Did You Give Your Child The Vitamin K Shot?
There are risks to skipping it. Hemorrhaging babies being the most gnarly.
Good morning everyone.
I hope you all had a terrific Fourth of July. I spent America’s 250th birthday in Washington, D.C., which was exciting in some respects and saddening in others—namely because I couldn’t be in northern Idaho, where my brother Elisha hosted what looked like a killer cookout and a fiddle contest of sorts.
Lucky for them I wasn’t at the competition. Fortunately for the country, given my proximity to POTUS, I was instead able to lend my expertise on Middle East foreign policy, which is why we’re bombing Iran again.
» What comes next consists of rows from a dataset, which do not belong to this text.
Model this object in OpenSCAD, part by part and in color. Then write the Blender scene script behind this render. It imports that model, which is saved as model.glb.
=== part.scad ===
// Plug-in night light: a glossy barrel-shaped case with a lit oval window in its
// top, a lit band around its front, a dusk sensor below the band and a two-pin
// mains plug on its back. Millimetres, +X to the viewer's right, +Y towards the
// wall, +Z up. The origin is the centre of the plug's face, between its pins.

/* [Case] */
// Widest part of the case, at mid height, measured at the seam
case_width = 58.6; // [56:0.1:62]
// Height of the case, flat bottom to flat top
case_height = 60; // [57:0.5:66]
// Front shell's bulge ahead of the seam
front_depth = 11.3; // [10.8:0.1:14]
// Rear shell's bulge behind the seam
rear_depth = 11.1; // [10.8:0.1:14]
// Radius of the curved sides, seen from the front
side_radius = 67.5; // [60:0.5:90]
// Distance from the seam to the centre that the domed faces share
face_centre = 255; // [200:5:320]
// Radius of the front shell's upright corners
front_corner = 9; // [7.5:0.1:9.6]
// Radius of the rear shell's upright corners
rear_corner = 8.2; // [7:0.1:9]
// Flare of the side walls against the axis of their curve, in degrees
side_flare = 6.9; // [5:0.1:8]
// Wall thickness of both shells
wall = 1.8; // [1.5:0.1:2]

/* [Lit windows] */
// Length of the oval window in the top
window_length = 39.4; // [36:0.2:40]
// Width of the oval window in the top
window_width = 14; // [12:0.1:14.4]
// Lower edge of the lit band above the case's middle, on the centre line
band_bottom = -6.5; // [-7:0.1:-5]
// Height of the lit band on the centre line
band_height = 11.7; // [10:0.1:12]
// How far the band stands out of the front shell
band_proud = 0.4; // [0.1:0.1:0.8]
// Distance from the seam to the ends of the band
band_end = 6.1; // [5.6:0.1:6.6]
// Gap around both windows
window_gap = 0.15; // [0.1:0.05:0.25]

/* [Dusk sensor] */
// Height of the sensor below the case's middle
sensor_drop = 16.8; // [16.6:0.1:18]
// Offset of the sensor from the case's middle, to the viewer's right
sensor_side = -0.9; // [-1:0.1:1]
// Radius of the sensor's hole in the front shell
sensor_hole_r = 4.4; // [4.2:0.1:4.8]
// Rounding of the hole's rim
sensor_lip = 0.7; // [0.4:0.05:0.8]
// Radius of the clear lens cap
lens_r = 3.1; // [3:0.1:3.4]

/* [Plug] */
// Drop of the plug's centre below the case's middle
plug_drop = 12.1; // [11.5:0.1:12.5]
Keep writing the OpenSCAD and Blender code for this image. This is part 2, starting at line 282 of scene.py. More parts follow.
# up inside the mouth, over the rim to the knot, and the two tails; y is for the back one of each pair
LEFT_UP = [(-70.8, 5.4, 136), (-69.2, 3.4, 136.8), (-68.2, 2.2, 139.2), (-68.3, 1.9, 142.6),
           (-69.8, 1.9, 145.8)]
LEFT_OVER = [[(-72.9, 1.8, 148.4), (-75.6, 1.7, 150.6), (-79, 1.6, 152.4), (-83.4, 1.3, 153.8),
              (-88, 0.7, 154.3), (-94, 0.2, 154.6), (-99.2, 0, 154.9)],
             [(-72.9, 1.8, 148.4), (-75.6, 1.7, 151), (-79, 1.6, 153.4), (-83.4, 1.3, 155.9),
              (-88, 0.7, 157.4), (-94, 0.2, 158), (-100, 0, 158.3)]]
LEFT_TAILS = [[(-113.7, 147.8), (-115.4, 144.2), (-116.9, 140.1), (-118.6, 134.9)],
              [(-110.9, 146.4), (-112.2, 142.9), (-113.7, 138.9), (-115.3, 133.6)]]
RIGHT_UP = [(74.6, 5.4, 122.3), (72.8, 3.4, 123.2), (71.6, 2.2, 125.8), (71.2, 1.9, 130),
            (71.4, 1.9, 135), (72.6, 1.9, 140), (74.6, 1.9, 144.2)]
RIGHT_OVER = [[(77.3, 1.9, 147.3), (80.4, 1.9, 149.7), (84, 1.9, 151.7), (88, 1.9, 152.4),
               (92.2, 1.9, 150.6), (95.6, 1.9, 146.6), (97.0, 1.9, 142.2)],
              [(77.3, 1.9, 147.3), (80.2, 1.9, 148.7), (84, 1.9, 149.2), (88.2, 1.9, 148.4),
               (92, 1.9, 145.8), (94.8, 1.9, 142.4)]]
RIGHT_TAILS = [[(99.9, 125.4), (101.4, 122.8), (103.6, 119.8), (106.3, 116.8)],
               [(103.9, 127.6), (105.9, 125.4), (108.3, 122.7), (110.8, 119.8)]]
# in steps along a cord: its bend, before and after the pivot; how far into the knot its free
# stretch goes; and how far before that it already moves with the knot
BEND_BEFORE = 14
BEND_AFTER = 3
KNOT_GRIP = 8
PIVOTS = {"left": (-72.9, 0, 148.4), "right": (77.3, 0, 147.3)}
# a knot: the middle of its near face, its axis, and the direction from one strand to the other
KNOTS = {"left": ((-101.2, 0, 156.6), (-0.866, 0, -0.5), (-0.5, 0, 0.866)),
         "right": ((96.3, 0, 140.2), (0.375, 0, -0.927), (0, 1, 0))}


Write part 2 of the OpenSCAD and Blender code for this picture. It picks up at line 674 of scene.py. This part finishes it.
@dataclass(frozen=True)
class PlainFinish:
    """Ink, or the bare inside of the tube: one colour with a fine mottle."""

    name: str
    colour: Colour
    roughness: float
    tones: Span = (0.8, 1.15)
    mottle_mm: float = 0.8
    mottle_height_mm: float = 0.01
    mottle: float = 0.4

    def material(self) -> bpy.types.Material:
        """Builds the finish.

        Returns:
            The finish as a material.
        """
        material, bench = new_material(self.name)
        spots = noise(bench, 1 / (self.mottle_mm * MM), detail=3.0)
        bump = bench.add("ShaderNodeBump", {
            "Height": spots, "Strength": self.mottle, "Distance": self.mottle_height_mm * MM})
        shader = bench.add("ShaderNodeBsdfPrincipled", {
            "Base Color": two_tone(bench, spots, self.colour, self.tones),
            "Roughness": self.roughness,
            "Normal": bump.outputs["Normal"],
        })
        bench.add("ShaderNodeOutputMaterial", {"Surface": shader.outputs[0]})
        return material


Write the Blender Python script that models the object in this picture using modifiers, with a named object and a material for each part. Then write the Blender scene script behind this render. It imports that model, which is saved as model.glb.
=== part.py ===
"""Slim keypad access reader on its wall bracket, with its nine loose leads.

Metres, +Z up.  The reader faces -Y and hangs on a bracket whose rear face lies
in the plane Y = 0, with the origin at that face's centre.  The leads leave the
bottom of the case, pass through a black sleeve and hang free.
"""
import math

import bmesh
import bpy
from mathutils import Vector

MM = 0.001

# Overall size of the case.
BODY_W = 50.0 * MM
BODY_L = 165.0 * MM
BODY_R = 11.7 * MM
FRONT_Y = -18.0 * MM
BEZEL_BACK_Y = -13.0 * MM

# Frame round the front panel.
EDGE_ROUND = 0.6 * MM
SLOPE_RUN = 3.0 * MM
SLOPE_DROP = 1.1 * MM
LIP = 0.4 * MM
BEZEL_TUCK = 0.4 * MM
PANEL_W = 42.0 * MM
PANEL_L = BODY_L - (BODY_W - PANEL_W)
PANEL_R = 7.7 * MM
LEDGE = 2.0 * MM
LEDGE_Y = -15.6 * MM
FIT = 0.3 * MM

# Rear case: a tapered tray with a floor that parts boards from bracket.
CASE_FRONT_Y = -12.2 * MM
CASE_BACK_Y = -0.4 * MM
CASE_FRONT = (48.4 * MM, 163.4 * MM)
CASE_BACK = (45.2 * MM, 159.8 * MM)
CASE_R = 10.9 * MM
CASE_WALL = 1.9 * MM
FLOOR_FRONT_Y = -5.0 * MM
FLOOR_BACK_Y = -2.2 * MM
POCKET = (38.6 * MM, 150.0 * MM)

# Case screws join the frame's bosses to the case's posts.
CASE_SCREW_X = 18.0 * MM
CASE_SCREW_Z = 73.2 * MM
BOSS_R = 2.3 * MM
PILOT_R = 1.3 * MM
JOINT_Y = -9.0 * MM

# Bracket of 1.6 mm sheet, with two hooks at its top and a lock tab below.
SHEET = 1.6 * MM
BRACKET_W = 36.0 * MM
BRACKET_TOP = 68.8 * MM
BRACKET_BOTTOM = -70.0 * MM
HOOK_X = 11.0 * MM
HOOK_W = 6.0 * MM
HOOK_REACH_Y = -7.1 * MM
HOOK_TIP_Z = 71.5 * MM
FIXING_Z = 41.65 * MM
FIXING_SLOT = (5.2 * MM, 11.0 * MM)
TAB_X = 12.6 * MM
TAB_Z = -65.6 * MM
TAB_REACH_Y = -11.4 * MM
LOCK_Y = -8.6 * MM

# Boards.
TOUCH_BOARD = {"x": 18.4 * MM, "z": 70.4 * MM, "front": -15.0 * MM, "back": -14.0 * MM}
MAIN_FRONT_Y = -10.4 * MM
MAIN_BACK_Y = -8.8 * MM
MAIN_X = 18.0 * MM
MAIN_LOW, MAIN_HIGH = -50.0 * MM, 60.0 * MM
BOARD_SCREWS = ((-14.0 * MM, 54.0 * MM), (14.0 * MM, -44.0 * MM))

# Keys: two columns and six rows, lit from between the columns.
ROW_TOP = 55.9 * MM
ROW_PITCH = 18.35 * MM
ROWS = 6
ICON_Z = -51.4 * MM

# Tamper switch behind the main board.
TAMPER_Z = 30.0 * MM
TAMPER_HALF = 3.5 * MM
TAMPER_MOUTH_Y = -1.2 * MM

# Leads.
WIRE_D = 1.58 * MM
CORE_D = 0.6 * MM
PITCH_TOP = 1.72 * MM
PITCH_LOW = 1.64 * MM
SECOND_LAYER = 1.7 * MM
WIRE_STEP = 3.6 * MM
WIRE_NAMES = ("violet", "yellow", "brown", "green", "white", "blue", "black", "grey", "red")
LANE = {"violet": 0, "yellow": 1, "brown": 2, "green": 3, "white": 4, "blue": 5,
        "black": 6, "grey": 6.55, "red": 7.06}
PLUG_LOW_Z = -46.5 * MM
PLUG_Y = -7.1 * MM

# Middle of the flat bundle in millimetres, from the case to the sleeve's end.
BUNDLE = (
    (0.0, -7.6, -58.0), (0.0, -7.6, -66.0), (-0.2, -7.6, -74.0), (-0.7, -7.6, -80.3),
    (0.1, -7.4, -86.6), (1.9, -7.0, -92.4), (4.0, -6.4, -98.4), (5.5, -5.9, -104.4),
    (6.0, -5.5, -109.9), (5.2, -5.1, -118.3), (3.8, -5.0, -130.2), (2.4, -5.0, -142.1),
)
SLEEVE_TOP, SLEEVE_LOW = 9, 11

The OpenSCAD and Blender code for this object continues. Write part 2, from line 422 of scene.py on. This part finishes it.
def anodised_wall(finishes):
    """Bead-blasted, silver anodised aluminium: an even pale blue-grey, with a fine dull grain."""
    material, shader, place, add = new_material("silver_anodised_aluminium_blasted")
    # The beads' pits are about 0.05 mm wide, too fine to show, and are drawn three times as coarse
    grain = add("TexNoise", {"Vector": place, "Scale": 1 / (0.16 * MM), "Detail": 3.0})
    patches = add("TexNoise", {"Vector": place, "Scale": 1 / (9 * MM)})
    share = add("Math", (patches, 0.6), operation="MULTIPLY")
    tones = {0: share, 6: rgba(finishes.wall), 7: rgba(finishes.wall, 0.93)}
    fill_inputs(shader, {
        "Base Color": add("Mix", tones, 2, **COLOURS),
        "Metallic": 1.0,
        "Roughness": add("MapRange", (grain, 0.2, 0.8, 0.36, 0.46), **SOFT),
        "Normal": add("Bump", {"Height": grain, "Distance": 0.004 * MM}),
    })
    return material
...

There I was in the Situation Room advising, “Mr. President, we’ve gotta strike while we can.”
Needless to say, my Raytheon stock is looking great.
Now let’s get to some health news.
In today’s letter:
Vitamin K shot for newborns (y/n)
Creatine’s anti-cancer potential
Bryan Johnson’s quest to live forever hits an autoimmune road block
Lionel Messi x ROB collab (?)
Protein ice cream
An Idaho mother who publicly claimed her 18-month-old twins died from vaccines is now being charged with their murders.
“They’ll say it’s a one-in-a-million bleeding risk,” said Dr. Annemarie Stroustrup, the senior vice president of pediatric services at Northwell Health, a large health care network in New York and Connecticut where several infants have hemorrhaged in the past two years. “It’s decidedly not.”
The New York Times ran a piece highlighting the increase in parents choosing not to give their newborns vitamin K shots, which are essential for blood clotting. If a newborn begins to bleed, things can get dicey scary, and sometimes, fatal. But many parents are choosing to opt out of the shot, citing concerns about the ingredients it contains.
I genuinely see why some parents choose not to give the shot, either opting out altogether or choosing an oral form of vitamin K instead. But reading these stories in the Times—very graphic, very sad—was sobering. I understand that the story is meant to make us scared, and honestly, it accomplished that.
Sometimes in the holistic health space, it’s said that we shouldn’t make decisions out of fear. That we should trust our intuition and trust the body. Again, I understand the heart behind this, and I generally agree. But I can’t sign off on it as a life motto for major medical decisions. Sometimes fear should be the deciding factor.